Noting that firms borrowing abroad are more exposed to the risk of a depreciating rupee and changes in international financing conditions, the paper recommended that policymakers and regulators should focus on market based metrics to identify firms that could face trouble.

Rather than focusing on balance sheet measures of foreign exposure, we make the case for an increased reliance on market-based metrics to identify firms that could potentially encounter trouble in the event of a foreign exchange shock. Of course, market-based measures would be unavailable for non-listed firms but, even then, the broader takeaway is that hedging activity, either natural or through derivatives, needs to be taken into account before judging the susceptibility of an external commercial borrower to foreign exchange rate movements.
Paper on ‘Corporate Debt In Emerging Economies’ (September 2015)

The authors went on to argue that risks to the banking sector from foreign currency debt should be taken into account. It also suggested that the regulator consider increasing the risk weight for bank assets associated with high foreign exchange risk.

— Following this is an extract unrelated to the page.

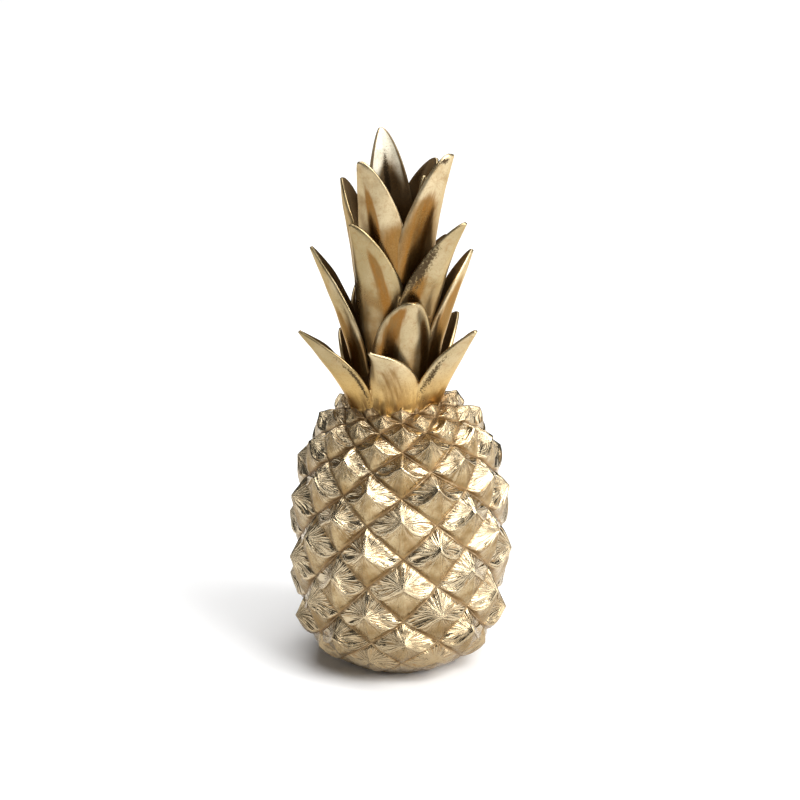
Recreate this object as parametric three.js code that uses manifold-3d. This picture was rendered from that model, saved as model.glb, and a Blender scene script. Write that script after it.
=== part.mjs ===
// Pineapple ornament: one gilded resin casting of a pineapple fruit with its crown of leaves.
// Millimetres, +Z up. The origin is the centre of the flat underside, and the front faces -Y.
import * as THREE from "three";
import { mergeVertices } from "three/addons/utils/BufferGeometryUtils.js";
import Module from "manifold-3d";

// Driving dimensions of the fruit, in millimetres.
const FRUIT_DIAMETER = 92; // over the tips of the widest scales
const FRUIT_HEIGHT = 116; // underside to the neck, where the crown starts
const SCALE_RISE = 5; // tip of a scale above the grooves round it
const LIP_STEP = 1.1; // drop from the lip of a scale's upper half to its lower half
const SCALES_PER_RING = 9;

// Driving dimensions of the crown, in millimetres.
const CROWN_HEIGHT = 109; // neck to the tip of the tallest leaf
const CROWN_REACH = 40; // crown's axis to the tip of the leaf that spreads furthest
const CROWN_SHIFT = -2.2; // the crown stands this far off the fruit's axis, along X
const STEM_RADIUS = 13.5; // the solid stem inside the leaves
const STEM_FLARE = 5; // what the stem gains in radius where it grows out of the fruit
const LEAF_WIDTH = 26; // of the broadest leaf
const LEAF_THICKNESS = 2.3; // along a leaf's middle
const LEAF_EDGE = 1.1; // at its edges and tip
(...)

Acharya’s recommendations, on this count, are in line with the thinking of the RBI which has pushed firms to hedge their foreign currency exposure. The regulator has also asked banks to set aside additional provisions to account for risk emerging from unhedged forex exposures.

Financial Stability Mandate For Central Banks

In a paper dated April 2015, Acharya argued that central banks should be allowed to manage financial crises without being subject to the “short term whims of politics.”

The paper, written in the context of the U.S. economy, argued that U.S. Congress should let the U.S. Federal Reserve regulate growth and leverage in shadow banks and other institutions normally beyond the Fed’s jurisdiction. This should be done to avoid “regulatory arbitrarge”, Acharya wrote. He also argued that the U.S. Congress should give the Fed a financial stability mandate.

Acharya’s thinking is in line with how the RBI has functioned over the decades. As a full-service central bank, the RBI’s mandate extends from the macroeconomy to the banking sector and financial markets including the currency and the bond markets. Except starting 2015, its prime mandate has been reoriented towards inflation-targeting.

Note: Soon after this column was published the RBI put out a press release saying that Acharya will be handling the monetary policy and research cluster at the central bank.